With this fixed-income closed-end fund, CAL aims to open more opportunities for the retail segment aligning with its aim to expand its offerings beyond traditional institutional clients. By leveraging technology, CAL intends to provide seamless access to investment opportunities while optimizing its workforce. With an overall AUM of approximately Rs100 billion, the retail segment currently constitutes around Rs8 billion. CAL aims to further grow its retail market share through innovative products and efficient distribution channels.
Investors interested in the fixed-income closed-end fund can subscribe to units until July 18, after which the subscription period will close. The collected capital will be held in the fund for five years, allowing fund managers to make strategic investment decisions without concerns about short-term liquidity requirements.
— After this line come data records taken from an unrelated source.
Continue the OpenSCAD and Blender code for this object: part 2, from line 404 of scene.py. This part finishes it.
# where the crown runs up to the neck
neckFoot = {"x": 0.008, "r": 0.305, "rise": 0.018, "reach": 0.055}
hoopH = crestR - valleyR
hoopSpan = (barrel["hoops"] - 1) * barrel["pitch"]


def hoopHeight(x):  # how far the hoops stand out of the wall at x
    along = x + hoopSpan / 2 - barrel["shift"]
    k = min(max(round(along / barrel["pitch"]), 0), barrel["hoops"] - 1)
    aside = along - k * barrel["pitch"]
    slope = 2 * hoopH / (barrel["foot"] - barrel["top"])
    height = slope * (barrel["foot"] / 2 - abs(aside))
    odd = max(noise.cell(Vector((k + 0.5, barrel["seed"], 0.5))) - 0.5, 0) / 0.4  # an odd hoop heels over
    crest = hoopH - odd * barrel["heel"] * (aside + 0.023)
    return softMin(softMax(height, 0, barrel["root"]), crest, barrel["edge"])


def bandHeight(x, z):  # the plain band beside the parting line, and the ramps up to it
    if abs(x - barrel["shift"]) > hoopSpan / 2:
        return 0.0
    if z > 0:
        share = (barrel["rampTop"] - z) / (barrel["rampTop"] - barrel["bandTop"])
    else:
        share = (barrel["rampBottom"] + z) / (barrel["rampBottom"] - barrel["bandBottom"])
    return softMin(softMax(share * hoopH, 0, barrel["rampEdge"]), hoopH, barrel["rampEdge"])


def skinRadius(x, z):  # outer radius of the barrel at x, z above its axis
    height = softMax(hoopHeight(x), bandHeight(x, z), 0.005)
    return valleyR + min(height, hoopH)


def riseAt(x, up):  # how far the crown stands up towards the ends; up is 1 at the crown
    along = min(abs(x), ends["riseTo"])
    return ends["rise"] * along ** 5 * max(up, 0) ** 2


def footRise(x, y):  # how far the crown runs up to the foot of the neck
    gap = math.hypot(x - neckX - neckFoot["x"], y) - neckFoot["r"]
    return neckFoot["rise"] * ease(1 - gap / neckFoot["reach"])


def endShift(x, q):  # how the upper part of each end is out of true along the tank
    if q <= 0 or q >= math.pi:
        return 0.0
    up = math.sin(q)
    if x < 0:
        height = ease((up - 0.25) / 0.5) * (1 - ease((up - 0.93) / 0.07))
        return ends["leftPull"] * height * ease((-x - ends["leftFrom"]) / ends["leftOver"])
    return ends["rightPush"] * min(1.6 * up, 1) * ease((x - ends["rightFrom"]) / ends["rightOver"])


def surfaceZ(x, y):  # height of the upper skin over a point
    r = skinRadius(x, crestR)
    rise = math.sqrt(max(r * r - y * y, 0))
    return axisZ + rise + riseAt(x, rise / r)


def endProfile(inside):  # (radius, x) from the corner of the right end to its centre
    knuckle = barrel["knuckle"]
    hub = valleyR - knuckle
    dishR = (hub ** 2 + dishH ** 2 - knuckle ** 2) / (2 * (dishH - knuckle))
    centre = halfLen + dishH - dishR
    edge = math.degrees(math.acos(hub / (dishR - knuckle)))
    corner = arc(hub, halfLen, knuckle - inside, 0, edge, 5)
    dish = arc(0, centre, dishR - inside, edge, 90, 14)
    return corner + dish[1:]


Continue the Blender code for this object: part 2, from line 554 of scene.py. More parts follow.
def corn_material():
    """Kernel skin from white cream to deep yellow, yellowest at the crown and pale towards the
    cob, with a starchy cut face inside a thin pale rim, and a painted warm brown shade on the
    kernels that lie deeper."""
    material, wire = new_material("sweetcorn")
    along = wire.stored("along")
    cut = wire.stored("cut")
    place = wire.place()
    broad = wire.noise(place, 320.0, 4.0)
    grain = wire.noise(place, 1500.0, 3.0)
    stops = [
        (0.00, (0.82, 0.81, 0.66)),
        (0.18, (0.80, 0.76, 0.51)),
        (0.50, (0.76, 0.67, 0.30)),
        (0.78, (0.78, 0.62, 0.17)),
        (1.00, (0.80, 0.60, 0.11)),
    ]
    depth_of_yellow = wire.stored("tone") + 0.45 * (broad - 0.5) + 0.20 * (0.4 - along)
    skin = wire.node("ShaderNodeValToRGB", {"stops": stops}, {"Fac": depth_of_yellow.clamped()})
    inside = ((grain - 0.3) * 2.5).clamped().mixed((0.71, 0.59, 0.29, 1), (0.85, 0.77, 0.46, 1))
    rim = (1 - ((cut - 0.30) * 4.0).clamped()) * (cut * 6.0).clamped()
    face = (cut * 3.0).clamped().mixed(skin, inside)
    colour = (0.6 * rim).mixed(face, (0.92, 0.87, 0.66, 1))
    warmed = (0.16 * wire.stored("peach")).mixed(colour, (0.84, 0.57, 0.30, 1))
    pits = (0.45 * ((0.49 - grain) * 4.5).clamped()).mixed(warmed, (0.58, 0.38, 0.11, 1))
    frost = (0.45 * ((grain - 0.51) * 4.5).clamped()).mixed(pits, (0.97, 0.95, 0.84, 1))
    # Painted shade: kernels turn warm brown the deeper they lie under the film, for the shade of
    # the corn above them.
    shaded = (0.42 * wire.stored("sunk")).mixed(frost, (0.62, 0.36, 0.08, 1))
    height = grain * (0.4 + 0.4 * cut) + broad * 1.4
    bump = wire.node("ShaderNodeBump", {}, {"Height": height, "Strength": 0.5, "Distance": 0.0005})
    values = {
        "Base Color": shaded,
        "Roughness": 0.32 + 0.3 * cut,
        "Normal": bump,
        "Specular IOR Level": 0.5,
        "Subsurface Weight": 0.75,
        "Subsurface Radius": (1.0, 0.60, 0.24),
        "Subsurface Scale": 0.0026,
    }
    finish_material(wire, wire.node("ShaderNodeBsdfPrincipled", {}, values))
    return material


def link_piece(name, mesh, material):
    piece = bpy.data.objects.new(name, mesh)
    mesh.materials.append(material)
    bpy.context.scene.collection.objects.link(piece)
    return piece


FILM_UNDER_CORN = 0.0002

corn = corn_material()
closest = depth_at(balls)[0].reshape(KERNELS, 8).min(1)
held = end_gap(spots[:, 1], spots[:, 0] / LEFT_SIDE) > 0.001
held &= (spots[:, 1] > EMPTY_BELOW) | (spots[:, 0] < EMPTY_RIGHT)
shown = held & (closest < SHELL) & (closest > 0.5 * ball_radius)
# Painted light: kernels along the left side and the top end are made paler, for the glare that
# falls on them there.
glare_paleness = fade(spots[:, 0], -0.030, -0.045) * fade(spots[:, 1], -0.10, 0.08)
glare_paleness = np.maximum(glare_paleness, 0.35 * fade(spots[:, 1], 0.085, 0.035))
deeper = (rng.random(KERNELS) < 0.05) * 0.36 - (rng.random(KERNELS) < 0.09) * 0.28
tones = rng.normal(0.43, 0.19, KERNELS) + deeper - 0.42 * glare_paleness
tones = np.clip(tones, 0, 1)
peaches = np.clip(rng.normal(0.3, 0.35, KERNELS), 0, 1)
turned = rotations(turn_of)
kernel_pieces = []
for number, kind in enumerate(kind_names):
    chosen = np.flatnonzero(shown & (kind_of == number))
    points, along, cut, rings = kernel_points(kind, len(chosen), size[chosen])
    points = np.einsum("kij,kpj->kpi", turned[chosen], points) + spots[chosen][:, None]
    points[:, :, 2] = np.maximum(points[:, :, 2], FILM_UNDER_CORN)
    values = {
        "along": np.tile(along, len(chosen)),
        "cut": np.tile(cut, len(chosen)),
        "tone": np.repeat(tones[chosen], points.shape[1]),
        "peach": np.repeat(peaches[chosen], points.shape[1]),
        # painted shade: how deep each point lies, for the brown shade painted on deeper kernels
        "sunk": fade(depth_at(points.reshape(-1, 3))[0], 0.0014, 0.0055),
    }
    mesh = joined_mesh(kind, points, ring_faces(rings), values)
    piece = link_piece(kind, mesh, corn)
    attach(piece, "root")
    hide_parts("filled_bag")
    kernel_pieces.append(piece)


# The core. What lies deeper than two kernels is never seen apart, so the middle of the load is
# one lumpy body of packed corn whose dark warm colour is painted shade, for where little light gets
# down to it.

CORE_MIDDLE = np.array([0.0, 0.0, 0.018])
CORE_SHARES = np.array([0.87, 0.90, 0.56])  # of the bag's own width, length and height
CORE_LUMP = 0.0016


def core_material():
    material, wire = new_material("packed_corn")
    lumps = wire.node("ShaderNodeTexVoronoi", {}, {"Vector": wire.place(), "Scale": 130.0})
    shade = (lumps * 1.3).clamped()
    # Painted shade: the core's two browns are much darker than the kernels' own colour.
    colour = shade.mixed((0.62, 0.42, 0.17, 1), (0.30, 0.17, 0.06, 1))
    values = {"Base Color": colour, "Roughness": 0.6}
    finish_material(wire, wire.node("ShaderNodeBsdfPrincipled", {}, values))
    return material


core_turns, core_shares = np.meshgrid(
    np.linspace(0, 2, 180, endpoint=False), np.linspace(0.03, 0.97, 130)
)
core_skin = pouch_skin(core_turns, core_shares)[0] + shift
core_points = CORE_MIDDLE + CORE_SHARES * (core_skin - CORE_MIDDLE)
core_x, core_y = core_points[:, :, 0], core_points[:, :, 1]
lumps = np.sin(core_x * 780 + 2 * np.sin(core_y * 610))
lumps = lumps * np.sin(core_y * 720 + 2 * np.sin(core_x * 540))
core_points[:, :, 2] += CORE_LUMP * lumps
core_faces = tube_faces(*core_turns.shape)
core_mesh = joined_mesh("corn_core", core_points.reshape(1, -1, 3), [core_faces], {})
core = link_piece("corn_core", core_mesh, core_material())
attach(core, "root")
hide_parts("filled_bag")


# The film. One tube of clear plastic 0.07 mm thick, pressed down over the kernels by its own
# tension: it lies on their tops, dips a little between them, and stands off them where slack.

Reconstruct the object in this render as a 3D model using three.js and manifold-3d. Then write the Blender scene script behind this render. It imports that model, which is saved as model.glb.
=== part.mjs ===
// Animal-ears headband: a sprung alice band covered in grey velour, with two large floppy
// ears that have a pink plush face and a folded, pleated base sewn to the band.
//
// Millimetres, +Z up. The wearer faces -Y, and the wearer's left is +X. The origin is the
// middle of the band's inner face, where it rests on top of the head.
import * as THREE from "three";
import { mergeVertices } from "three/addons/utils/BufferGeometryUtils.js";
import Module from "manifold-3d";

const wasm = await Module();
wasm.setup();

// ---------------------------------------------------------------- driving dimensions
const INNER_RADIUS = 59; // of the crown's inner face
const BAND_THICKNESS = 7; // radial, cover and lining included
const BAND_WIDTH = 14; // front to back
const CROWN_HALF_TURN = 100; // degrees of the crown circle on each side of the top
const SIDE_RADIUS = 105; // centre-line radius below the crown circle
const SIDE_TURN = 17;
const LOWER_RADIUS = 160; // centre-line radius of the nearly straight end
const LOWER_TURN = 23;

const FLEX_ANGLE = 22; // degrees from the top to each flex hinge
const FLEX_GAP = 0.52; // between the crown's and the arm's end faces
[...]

The introduction of CAL’s fixed-income closed-end fund presents a significant development in Sri Lanka’s investment landscape. It caters to the retail market while offering an alternative investment avenue for individuals seeking higher returns compared to traditional fixed deposits or money market funds.
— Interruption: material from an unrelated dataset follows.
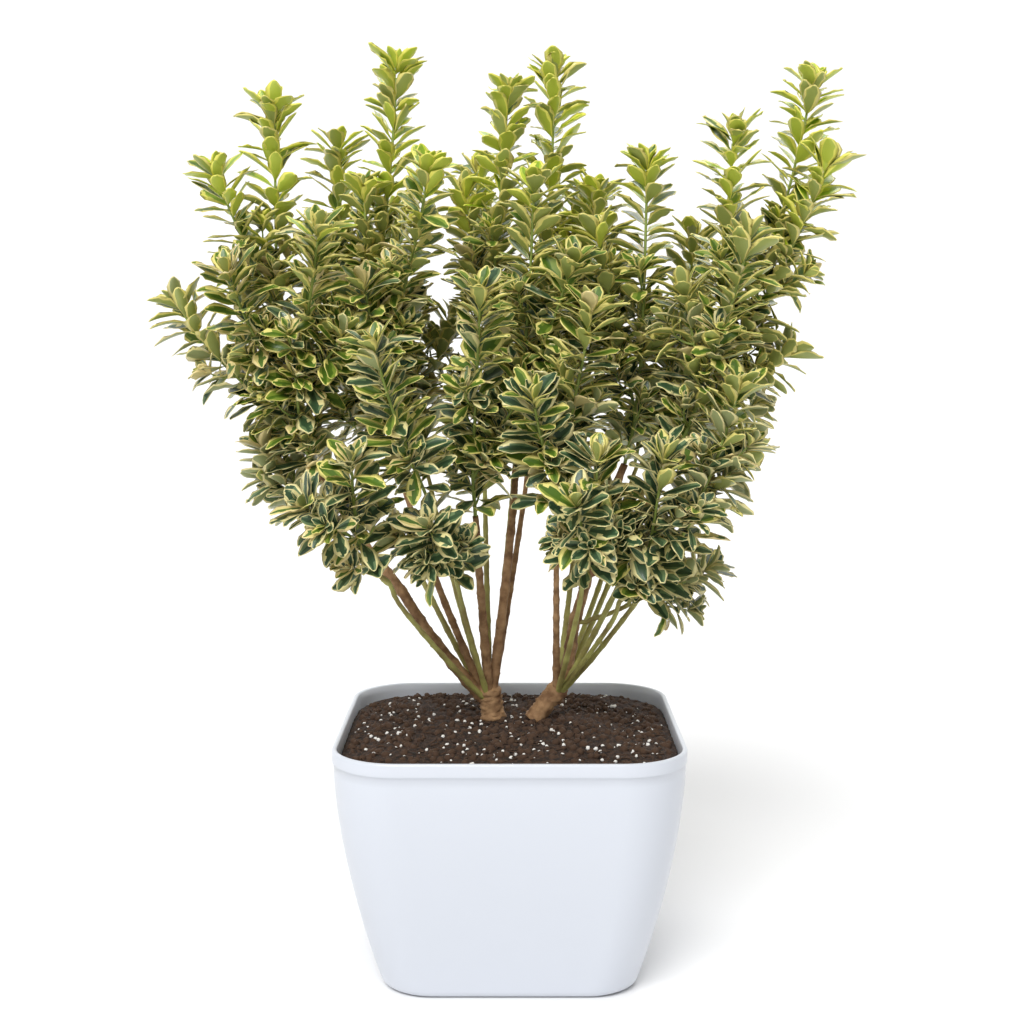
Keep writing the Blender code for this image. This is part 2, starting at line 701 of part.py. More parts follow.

As CAL prepares to list the fund on the Colombo Stock Exchange later this year, retail investors will have the opportunity to trade units on the exchange, providing liquidity and flexibility for those who wish to exit their positions before the five-year holding period concludes.
CAL’s innovative approach, combined with favourable macroeconomic conditions, exceptional returns in fixed-income portfolios, industry growth driven by declining interest rates, the shift towards private wealth management, tax advantages, and technological advancements, presents a compelling case for investors to consider this opportune moment, Mannakkara notes.
“Our objective is to beat long-duration government security yields. That’s the fund’s objective. So, currently, those yields are in the teens. Our objective is to beat that as a CAGR over the five-year period, and with bank fixed deposit yields at around 10% for the same tenure, we believe our fund presents a healthy investment opportunity,” he says.